I have a few other collections in my dining room. I collect little castles. Sand castles but also other miniatures. I've received a few as gifts as people know my tastes, but a few I just picked up at thrift stores. One I bought at Westminster Abbey and another at the Tower of London. Those are the most authentic and the "must keep" type. Similarly, I collect mugs from, mostly, the Minnesota Renaissance Festival. I get those as gifts too and love them all. Each mug I have has a different design. A couple non-Ren-related mugs blend right in--a leather covered beer mug, a goblet I purchased in Wales. A mug from the old Union Station restaurant in Bemidji, Minnesota. Those are all keepers.

Most of these objects reside on two bookcases. I have sorted through my books two times in the last couple of months and I only pulled 10 books or so to get rid of. I have a severe attachment to books, whether I've read them yet or not. There is a wide variety--from general popular fiction and literature to small collection of medieval/U.K. related nonfiction. I have more books upstairs, in my living room, in my bedroom, and packed away in the basement. I simply cannot part with many, but I have vowed to violently purge them before school starts. I'll keep you posted.

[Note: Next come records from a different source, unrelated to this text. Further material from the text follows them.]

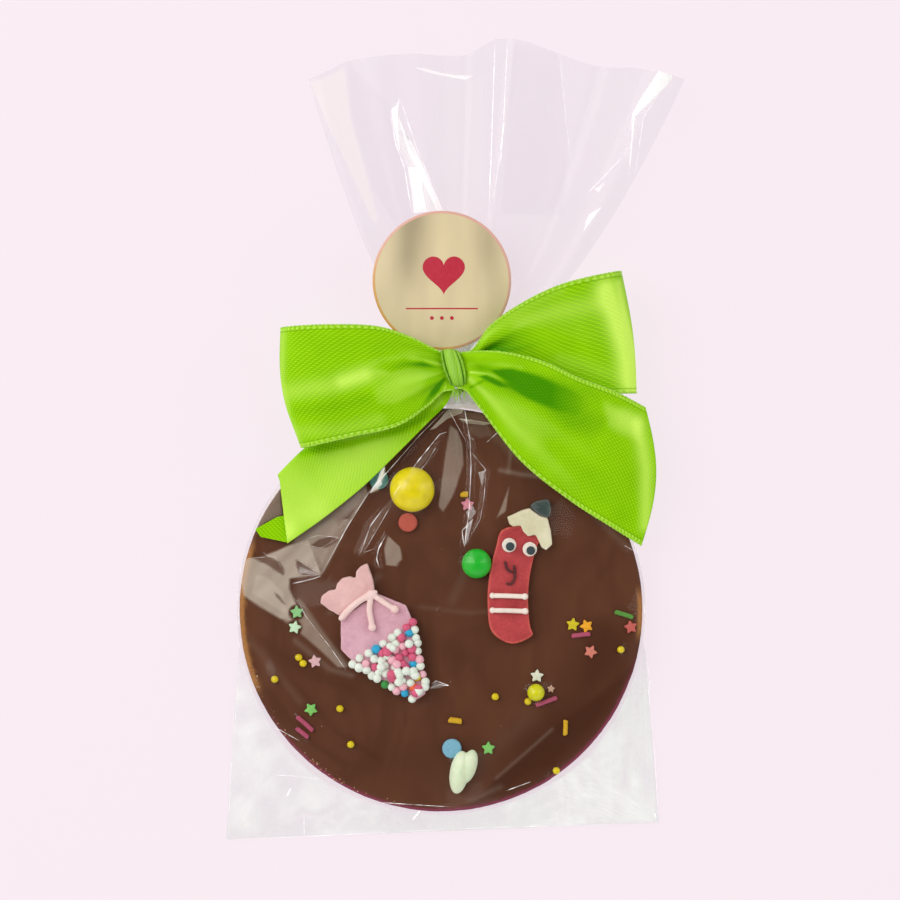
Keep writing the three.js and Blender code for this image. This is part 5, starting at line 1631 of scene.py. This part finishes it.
def makeFan():
    u, v = np.meshgrid(np.linspace(0, 1, fan["columns"]), np.linspace(0, 1, fan["rows"]), indexing="ij")
    x, y, z = fanPoint(u, v)
    flat = np.stack([x.ravel(), y.ravel(), np.zeros(x.size)], axis=1)
    crinkle = (grain(flat * (1, 0.35, 1), 5, 51) * 0.35 * v.ravel()).reshape(x.shape)
    for name, side, seed in (("film_fan_front", 1, 1), ("film_fan_back", -1, -1)):
        height = np.maximum(z + side * (fan["gap"] * (1 - v * 0.3)) + crinkle * seed, 0.25)
        points = np.stack([x, y, height], axis=2).reshape(-1, 3)
        piece = addPiece(name, points, gridFaces(fan["columns"], fan["rows"]), filmClear, "film")
        hazeAndGlare, shade = np.full(x.shape, 0.02), np.full(x.shape, 0.13)
        if side > 0:
            for outline, more, dull in fanAreas:
                inside = smoothStep(outlineDistance(x, y, onObject(outline)), 0, 0.8)
                hazeAndGlare += more * inside
                shade += dull * inside
        hazeAndGlare += 0.3 * (1 - smoothStep(v, 0.0, 0.18))
        addFilmLook(piece, np.clip(hazeAndGlare, 0, 0.9).ravel(), np.clip(shade, 0, 1).ravel(), 0.09)


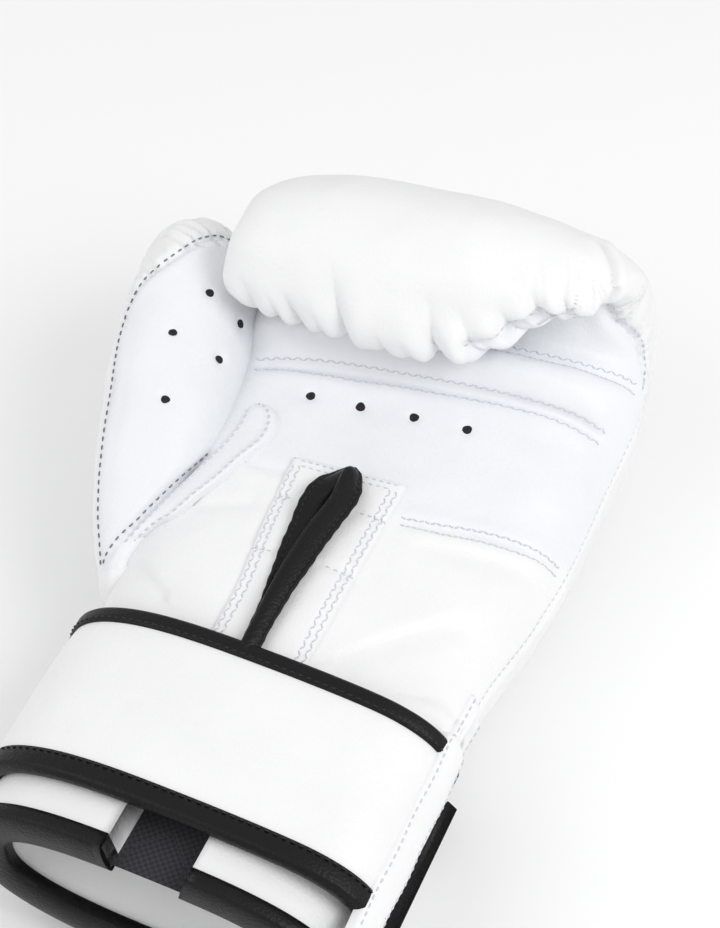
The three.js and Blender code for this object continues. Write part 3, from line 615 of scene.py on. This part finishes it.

The other problem area of the bookcases is the pictures. Picture sit on many of the shelves (in front of the books as there just is not room for them to reside side by side). The problem is that i have more in albums on another shelf, and a dresser full of pictures upstairs in our guest room that I need to sort and put in books yet. I have my daughter's first three months organized and in a book, but the rest are mostly stored on my computer and CDs yet. That is not good because again, this is more important to me than dead lifeless books collecting dust on the shelf. There. That is my motivation to get on this!

The theme continues in each room of the house--daughter's bedroom, my room, linen closet stuffed full of ....well....stuff. What would be lost by losing some of this stuff? Not much. Maybe some level of comfort and ease. Maybe a sense of accomplishment? Look at me and all my stuff. Maybe nothing would be lost and all could be gained. Sense of peace. Sense of direction. Properly aligned priorities. That is my intention for the New Year. I'll start with the books as one should always start with the hardest part.

Wish me luck.

2 comments:

forgood said...

The new year is a good time to look afresh at our lives and the physical ways we express them. I've spent the past seven years studying how otherwise ordinary things become significant as I've worked on OBJECTS AND MEMORY, a documentary film which has been a national prime time special on PBS during the past few months.

A good test of what you'd want to save if your house were on fire is, "Is it irreplaceable?" Objects which seem to embody the spirit of a person, a time, or an experience - whether they have monetary value or not - are precious to us. Especially in these times of uncertainty, it helps to recognize what we are really about, and how we move forward by imbuing certain things with meaning.

By the way, I've been developing an educational initiative as an outgrowth of the work of OBJECTS AND MEMORY. The presentations and workshops explore issues of contemporary history, museum studies, material culture, cross-cultural studies, art, memory, meaning, and value. The themes of this work extend across the humanities - how we navigate through a fragile and chaotic world by using otherwise ordinary things that have become irreplaceable conveyors of identity, experience, and aspiration. For more information go to www.objectsandmemory.org or write to info@objectsandmemory.org.

Crystal Jensen said...

Though I have no real advice on this, I understand exactly what you're talking about. And I totally agree that one should always start with the hardest part, though I'm really glad video games aren't like that. Thanks for encouraging my blogging habit to come back :) I know that a habit shouldn't need encouragement, but I'm trying to change the way I think about blogging.